The brewery has been amassing a following, attracting fans to its Copper Crescent headquarters to sample its India pale ale, red ale, stout and seasonal offerings. Their creations can also be found in local restaurants and pubs.

“For me and Jon, it was a lot of experimenting,” Renner said. “We had been home brewing for about six or seven years and we wanted to explore different things we could do with different equipment.”

That led them to acquire bigger equipment and make larger batches. Eventually, the partners decided they could turn their passion into a moneymaker.

“It turned into a bit of a rabbit hole,” Renner joked. “We talked about it and thought we could do this if we did A, B, C, D, and E. We did A, and it worked, then we did B, then C, and there was really nothing stopping us.”

With one well-established brewery in the city, Sleeping Giant Brewing Company, Renner said they knew they would have to make their mark by offering what he called “wackier” beers. At first, they planned to make a new beer every month, and then they decided to concentrate on brews that no one else was offering, with a nod to local history.

One of the latest is their Imposter Syndrome, flavoured with cinnamon and raspberry. It is modelled after the Persian pastry famous to the city, consisting of a cinnamon bun with a raspberry-flavoured frosting.

Renner couldn't say if he had a favourite, but did point out their flagship India pale ale stood out in the market for being dry-hopped and fruity.
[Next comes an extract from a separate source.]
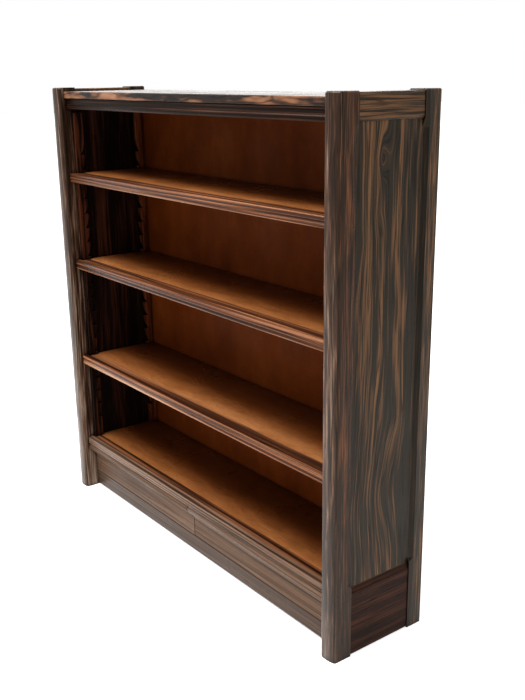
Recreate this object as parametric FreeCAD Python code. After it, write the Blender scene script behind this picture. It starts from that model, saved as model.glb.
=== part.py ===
import FreeCAD, Part
import math
import os
from FreeCAD import Vector

# A low, wide bookcase: two framed sides, a top and a plinth with two hidden drawers.
# Three loose shelves lie on bearers, and the bearers drop into sawtooth racks, one at each inside corner.
#
# X is the width, Z is up from the floor. While the pieces are drawn, Y runs back from the front of the
# posts (Y = 0) to their rear (Y = DEPTH). save() moves every piece so that Y = 0 is the middle of the depth.

# ---- overall ----
WIDTH = 1300.0
DEPTH = 296.0
HEIGHT = 1300.0
CLEARANCE = 0.3             # between a moving piece and what it lies on or against
SIDE_PLAY = 1.5             # at each end of a shelf or drawer front
TOUCHING = 1e-4             # two lengths closer than this are the same

# ---- posts and sides ----
POST_WIDTH = 50.0
FRONT_POST_DEPTH = 55.0
REAR_POST_DEPTH = 50.0
POST_BEVEL_DROP = 8.0       # how far the inner edge of a front post lies behind its front
POST_EASE = 2.5             # eased top edges of the posts
POST_FRONT_ROUND = 6.0      # rounding of a front post's top towards the front
PANEL_RECESS = 8.0
PANEL_THICKNESS = 10.0
TONGUE = 6.0                # how far a panel enters its groove
STOP_CHAMFER_FRONT = 12.0   # width of the stopped chamfer on a front post
STOP_CHAMFER_REAR = 13.0
CHAMFER_TOP = 1220.0        # the full chamfer ends here and runs out over CHAMFER_RUNOUT
CHAMFER_BOTTOM = 193.0
CHAMFER_RUNOUT_TOP = 22.0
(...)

It's a beer they give to people that tell him they don't like that kind of beer, due to India pale ale's being very bitter and hoppy.

“We use it as an introduction and we find people that try it come back to reorder it,” he said. “It's fun to make beer, but it's also great to see people change what they like based on what we are making.”

Their system is also quite different than most other commercial breweries. He described it as a giant homebrew system, with much of the process being manual. It's essentially the same as any homebrew system any person can purchase.

Dawson Trail Craft Brewing's success, he said, owes a lot to city residents keen on supporting anything local and artisan.

At the same time, he said, whatever they make has to be appealing.

“There's a fine line. We can't just be crazy; it has to be drinkable,” he said.

Renner said he and his partner wanted to add more selection to the local beer scene.

Just a minute's drive away is Sleeping Giant Brewing Company's headquarters on MacDonell Street. While the two breweries are competing in sales, Renner said they work together as fellow brewers.

In the craft brewing world, he said, there's a lot of camaraderie, no one is trying to out-perform, and they are working to raise the profile of craft brewing together.

Dawn Trail's success has brought them to a critical point. Renner explained their sales ratio is about half storefront and wholesale to bars and restaurants, with the rest in the taproom, and they are at peak production capacity.

They are still growing, he said, but they are going forward slowly and gauging how much more they want to sell to bars versus how much they want to sell at the brewery.

“We can't have one without the other, so it's difficult to focus on just one,” he said.

The brewers purchased more tanks this past summer and are maintaining a steady growth.